What to produce
In the listing below, find the line with "SHOULDER_PIT = (-56, -19.5, 180.2)", then repeat exactly every line from the top through that one.

○ ○ ○ ○ ○ ○ ○

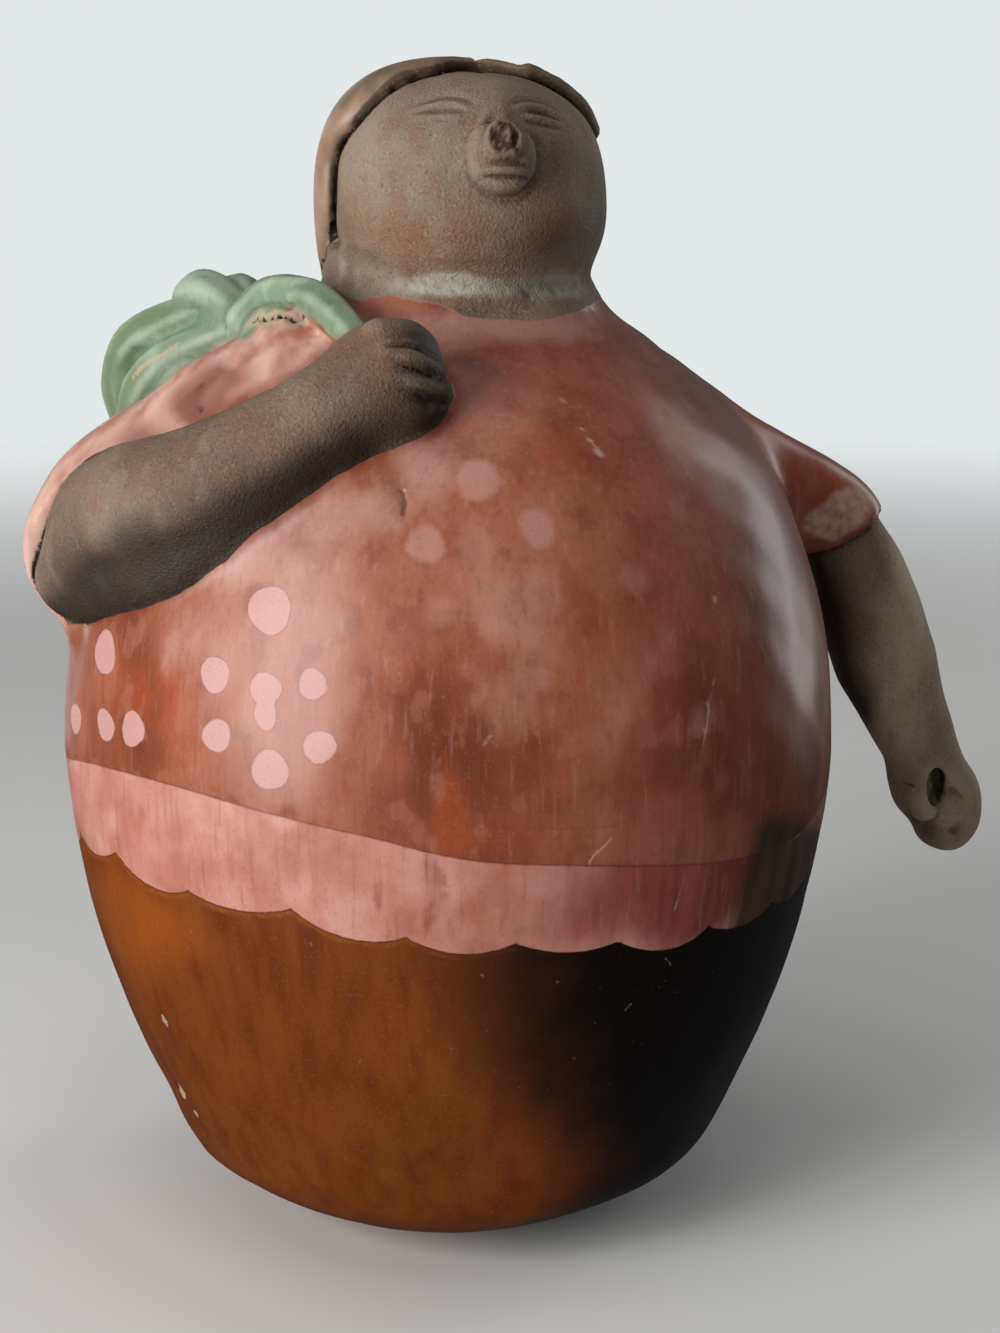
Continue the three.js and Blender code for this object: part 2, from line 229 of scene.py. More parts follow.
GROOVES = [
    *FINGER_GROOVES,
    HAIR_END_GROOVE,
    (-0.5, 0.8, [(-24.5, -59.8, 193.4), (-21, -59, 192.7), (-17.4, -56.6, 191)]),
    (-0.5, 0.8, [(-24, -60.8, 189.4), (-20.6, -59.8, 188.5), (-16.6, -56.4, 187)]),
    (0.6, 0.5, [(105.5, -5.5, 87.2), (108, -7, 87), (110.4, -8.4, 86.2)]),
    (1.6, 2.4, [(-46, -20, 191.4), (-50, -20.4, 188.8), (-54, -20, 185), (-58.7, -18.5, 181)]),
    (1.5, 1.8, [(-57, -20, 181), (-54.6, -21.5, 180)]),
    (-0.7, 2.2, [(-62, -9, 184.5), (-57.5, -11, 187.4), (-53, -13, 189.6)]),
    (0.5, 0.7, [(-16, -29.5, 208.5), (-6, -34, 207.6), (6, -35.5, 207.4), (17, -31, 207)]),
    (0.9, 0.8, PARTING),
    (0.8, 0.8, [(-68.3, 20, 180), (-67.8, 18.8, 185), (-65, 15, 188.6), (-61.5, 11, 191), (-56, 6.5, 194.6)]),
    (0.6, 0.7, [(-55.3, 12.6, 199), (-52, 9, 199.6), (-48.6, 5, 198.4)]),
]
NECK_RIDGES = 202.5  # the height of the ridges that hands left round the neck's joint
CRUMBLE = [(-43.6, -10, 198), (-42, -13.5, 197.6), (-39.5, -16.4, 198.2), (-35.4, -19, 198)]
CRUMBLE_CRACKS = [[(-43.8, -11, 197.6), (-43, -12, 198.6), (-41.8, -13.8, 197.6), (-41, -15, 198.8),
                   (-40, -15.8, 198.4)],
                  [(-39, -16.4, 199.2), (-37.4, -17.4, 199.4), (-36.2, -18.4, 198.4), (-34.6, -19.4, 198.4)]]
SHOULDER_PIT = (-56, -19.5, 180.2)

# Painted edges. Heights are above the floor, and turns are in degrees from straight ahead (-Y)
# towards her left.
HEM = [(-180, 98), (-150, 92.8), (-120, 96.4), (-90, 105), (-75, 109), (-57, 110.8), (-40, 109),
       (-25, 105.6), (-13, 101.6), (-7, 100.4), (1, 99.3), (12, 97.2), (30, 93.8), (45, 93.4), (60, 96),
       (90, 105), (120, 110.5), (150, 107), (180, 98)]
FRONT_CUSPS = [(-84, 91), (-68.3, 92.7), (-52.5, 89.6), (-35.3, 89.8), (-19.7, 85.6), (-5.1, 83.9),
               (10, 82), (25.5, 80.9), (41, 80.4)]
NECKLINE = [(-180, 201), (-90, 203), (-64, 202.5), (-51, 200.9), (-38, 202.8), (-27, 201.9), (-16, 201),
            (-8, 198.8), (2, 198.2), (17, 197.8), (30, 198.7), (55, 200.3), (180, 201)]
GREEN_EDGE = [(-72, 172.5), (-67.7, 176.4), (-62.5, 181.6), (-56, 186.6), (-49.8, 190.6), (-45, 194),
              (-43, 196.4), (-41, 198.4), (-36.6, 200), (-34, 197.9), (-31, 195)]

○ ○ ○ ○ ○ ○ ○

Solution to the problem
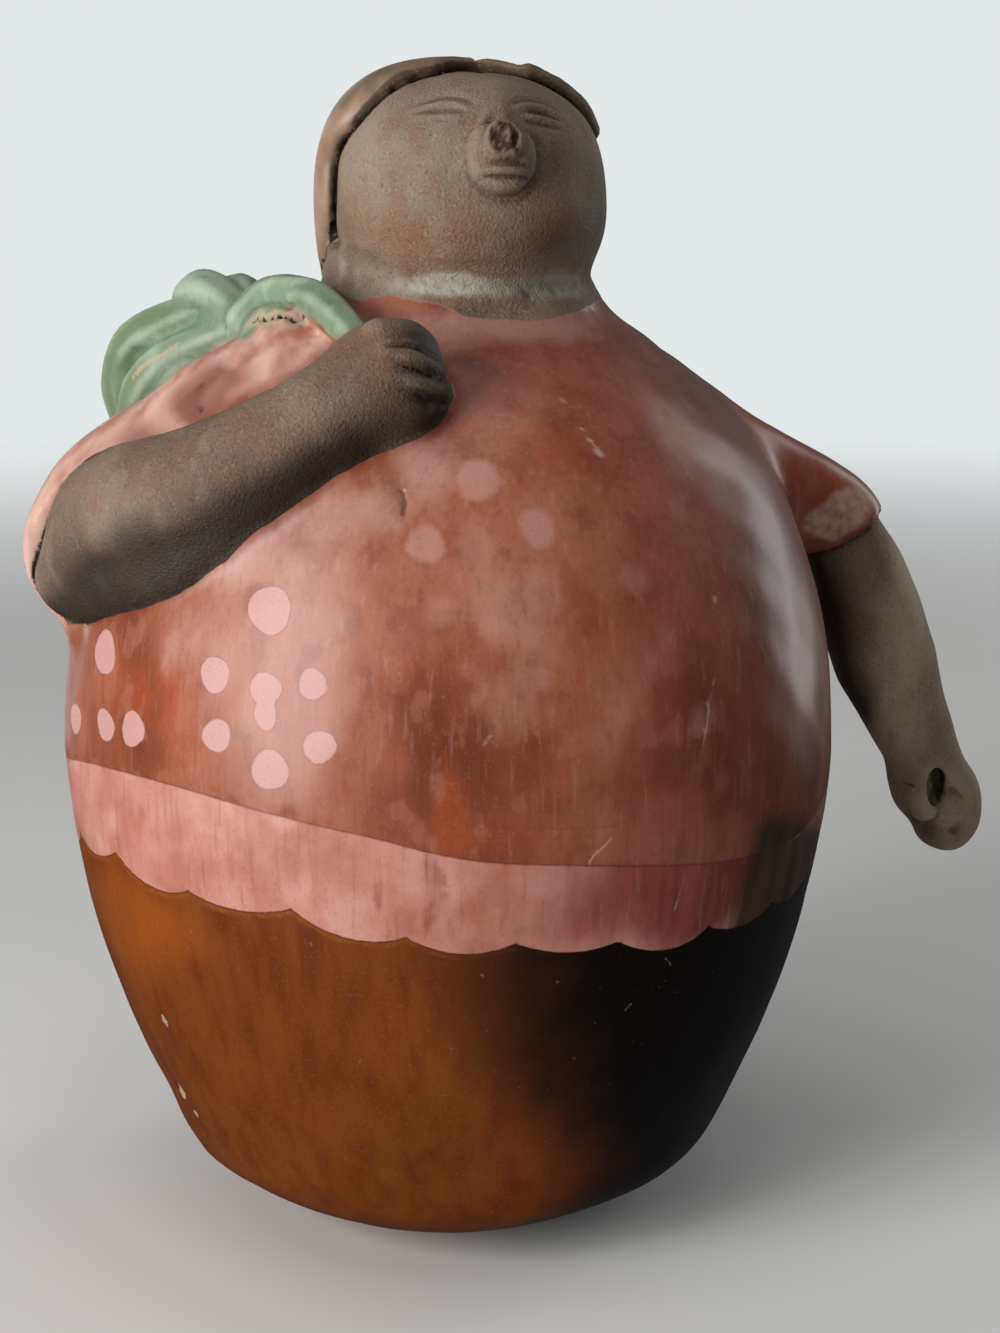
Continue the three.js and Blender code for this object: part 2, from line 229 of scene.py. More parts follow.
GROOVES = [
    *FINGER_GROOVES,
    HAIR_END_GROOVE,
    (-0.5, 0.8, [(-24.5, -59.8, 193.4), (-21, -59, 192.7), (-17.4, -56.6, 191)]),
    (-0.5, 0.8, [(-24, -60.8, 189.4), (-20.6, -59.8, 188.5), (-16.6, -56.4, 187)]),
    (0.6, 0.5, [(105.5, -5.5, 87.2), (108, -7, 87), (110.4, -8.4, 86.2)]),
    (1.6, 2.4, [(-46, -20, 191.4), (-50, -20.4, 188.8), (-54, -20, 185), (-58.7, -18.5, 181)]),
    (1.5, 1.8, [(-57, -20, 181), (-54.6, -21.5, 180)]),
    (-0.7, 2.2, [(-62, -9, 184.5), (-57.5, -11, 187.4), (-53, -13, 189.6)]),
    (0.5, 0.7, [(-16, -29.5, 208.5), (-6, -34, 207.6), (6, -35.5, 207.4), (17, -31, 207)]),
    (0.9, 0.8, PARTING),
    (0.8, 0.8, [(-68.3, 20, 180), (-67.8, 18.8, 185), (-65, 15, 188.6), (-61.5, 11, 191), (-56, 6.5, 194.6)]),
    (0.6, 0.7, [(-55.3, 12.6, 199), (-52, 9, 199.6), (-48.6, 5, 198.4)]),
]
NECK_RIDGES = 202.5  # the height of the ridges that hands left round the neck's joint
CRUMBLE = [(-43.6, -10, 198), (-42, -13.5, 197.6), (-39.5, -16.4, 198.2), (-35.4, -19, 198)]
CRUMBLE_CRACKS = [[(-43.8, -11, 197.6), (-43, -12, 198.6), (-41.8, -13.8, 197.6), (-41, -15, 198.8),
                   (-40, -15.8, 198.4)],
                  [(-39, -16.4, 199.2), (-37.4, -17.4, 199.4), (-36.2, -18.4, 198.4), (-34.6, -19.4, 198.4)]]
SHOULDER_PIT = (-56, -19.5, 180.2)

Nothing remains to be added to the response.